For the data below, report the number of lines that contain the string "OpenSCAD" and nothing else.

==========

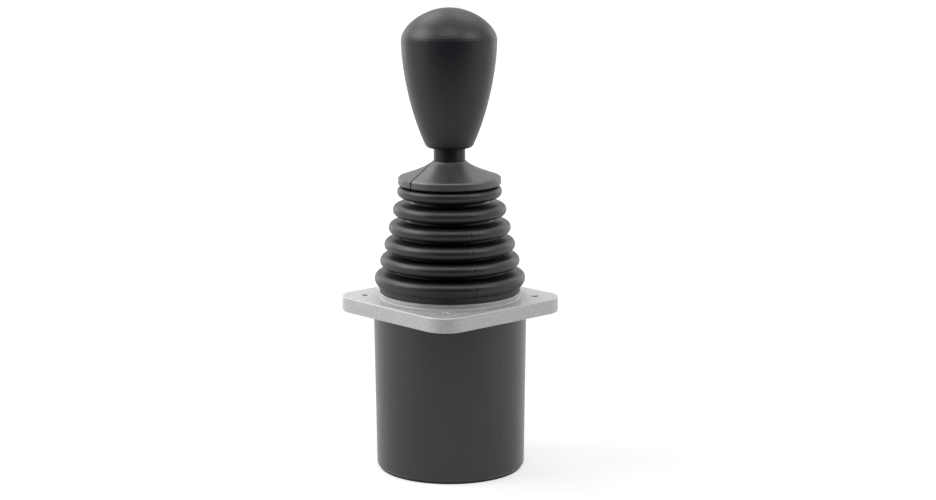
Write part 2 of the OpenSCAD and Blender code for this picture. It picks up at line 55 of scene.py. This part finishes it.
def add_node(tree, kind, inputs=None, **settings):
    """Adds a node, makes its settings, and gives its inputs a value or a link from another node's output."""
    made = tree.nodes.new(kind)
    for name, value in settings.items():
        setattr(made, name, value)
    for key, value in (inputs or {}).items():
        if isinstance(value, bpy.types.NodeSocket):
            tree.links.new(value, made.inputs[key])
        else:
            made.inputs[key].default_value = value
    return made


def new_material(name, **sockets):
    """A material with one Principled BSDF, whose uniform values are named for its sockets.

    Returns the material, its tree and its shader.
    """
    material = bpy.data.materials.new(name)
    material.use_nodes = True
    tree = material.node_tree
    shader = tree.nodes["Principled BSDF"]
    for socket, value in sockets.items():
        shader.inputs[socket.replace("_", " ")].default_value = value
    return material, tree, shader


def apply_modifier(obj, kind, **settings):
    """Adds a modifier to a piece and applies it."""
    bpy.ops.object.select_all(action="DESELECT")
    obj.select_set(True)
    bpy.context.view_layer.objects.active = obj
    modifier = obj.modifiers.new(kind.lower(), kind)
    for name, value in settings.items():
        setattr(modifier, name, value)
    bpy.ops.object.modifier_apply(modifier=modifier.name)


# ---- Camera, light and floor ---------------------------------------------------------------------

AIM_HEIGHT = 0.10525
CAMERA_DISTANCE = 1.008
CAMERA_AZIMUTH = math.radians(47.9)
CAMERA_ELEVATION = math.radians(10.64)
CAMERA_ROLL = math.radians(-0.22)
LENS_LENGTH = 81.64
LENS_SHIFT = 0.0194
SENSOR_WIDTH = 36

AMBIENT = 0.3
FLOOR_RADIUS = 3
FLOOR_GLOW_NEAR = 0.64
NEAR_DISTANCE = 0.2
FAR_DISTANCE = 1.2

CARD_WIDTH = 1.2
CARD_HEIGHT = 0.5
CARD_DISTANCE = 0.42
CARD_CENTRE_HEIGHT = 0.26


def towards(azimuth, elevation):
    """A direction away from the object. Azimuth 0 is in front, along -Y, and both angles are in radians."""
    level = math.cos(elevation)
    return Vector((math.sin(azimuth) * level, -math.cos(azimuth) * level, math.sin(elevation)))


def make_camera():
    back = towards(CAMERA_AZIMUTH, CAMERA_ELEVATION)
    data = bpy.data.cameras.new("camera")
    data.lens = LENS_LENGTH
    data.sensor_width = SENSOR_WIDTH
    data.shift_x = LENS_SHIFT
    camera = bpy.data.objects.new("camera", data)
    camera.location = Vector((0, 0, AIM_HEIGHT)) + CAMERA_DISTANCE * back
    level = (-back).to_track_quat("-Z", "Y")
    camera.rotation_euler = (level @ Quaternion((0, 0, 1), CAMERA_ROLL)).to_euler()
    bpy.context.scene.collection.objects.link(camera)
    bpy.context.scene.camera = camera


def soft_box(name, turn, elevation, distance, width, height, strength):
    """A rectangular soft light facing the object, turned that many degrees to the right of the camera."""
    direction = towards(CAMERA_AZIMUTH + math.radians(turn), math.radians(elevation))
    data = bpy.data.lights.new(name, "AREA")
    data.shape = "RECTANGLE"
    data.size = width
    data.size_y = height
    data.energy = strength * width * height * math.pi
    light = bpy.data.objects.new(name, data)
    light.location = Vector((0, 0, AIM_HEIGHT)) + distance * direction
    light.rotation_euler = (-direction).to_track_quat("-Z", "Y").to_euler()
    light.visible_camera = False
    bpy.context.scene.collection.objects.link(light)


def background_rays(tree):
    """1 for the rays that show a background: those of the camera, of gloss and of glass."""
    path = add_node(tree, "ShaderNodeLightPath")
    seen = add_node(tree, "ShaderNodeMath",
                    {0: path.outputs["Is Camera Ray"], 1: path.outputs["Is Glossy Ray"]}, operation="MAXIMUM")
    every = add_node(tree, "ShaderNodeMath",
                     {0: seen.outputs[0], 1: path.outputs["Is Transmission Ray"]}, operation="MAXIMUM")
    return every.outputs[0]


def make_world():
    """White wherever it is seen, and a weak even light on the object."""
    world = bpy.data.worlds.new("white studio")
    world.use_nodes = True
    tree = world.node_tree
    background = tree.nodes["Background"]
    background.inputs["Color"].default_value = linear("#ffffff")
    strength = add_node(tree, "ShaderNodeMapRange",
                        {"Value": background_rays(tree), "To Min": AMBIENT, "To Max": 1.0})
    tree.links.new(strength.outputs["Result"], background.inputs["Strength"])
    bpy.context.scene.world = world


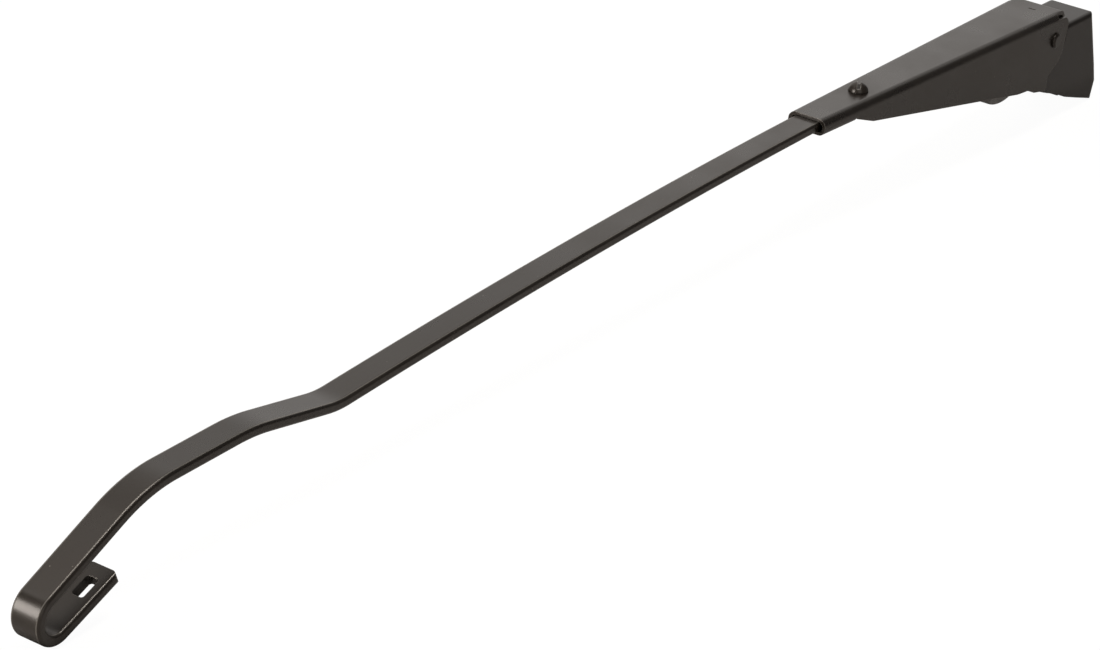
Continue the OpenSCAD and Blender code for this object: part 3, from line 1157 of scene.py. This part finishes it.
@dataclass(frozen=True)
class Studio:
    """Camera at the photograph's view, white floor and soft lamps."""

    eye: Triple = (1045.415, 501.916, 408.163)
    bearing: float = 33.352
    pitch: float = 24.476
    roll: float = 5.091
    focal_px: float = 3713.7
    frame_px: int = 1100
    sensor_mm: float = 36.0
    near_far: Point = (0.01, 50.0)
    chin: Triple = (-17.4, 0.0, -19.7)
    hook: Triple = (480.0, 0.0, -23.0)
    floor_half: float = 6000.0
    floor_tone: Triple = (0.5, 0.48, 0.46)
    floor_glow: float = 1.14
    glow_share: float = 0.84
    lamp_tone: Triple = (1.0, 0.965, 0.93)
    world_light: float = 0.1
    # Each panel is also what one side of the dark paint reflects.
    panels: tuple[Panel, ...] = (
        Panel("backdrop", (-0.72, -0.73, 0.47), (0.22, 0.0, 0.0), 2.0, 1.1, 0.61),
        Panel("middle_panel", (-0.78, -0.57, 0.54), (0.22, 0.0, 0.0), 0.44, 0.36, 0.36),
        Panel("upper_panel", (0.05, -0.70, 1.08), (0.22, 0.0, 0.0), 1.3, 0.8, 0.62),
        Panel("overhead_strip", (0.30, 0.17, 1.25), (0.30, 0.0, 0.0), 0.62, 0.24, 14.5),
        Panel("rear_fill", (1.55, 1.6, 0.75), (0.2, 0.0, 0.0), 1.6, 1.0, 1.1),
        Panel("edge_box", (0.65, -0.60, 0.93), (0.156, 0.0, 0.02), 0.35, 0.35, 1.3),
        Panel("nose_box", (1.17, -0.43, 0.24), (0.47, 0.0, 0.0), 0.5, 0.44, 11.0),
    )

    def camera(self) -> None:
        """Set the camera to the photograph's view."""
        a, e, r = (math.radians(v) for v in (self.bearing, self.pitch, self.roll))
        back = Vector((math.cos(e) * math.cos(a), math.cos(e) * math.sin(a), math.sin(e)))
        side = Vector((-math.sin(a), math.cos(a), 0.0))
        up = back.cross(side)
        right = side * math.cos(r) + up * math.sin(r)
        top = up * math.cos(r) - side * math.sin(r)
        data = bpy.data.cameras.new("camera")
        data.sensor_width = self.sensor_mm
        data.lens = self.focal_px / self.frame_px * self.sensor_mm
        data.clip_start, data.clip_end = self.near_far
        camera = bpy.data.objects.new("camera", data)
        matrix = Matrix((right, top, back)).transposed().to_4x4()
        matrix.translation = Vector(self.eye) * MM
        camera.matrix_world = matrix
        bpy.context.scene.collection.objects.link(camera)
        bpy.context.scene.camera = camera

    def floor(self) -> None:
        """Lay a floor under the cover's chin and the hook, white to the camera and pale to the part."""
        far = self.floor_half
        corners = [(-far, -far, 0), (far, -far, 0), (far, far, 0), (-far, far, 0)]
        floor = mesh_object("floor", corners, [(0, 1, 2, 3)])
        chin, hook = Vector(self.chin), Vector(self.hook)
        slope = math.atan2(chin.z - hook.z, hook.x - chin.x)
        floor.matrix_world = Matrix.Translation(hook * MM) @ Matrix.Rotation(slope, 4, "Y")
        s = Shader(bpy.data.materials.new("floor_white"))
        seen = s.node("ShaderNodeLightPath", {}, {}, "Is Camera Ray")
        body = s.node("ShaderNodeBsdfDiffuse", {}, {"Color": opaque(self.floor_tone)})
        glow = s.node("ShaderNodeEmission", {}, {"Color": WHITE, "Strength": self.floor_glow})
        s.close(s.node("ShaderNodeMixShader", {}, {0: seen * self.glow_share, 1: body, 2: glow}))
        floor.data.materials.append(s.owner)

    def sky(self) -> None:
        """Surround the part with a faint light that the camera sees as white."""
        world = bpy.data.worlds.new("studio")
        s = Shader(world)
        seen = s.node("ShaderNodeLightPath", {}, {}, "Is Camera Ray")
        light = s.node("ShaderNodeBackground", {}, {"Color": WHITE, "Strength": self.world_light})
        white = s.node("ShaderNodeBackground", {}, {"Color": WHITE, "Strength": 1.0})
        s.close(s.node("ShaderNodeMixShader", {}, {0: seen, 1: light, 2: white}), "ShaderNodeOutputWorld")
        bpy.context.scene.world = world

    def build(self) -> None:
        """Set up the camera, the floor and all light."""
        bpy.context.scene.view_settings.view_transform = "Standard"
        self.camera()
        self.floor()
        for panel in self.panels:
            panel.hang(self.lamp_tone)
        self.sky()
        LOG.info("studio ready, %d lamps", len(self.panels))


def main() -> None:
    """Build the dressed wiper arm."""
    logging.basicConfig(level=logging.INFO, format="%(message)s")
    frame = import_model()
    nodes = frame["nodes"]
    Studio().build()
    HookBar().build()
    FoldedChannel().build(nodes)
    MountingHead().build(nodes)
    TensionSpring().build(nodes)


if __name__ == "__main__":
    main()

==========

__Full solution__
2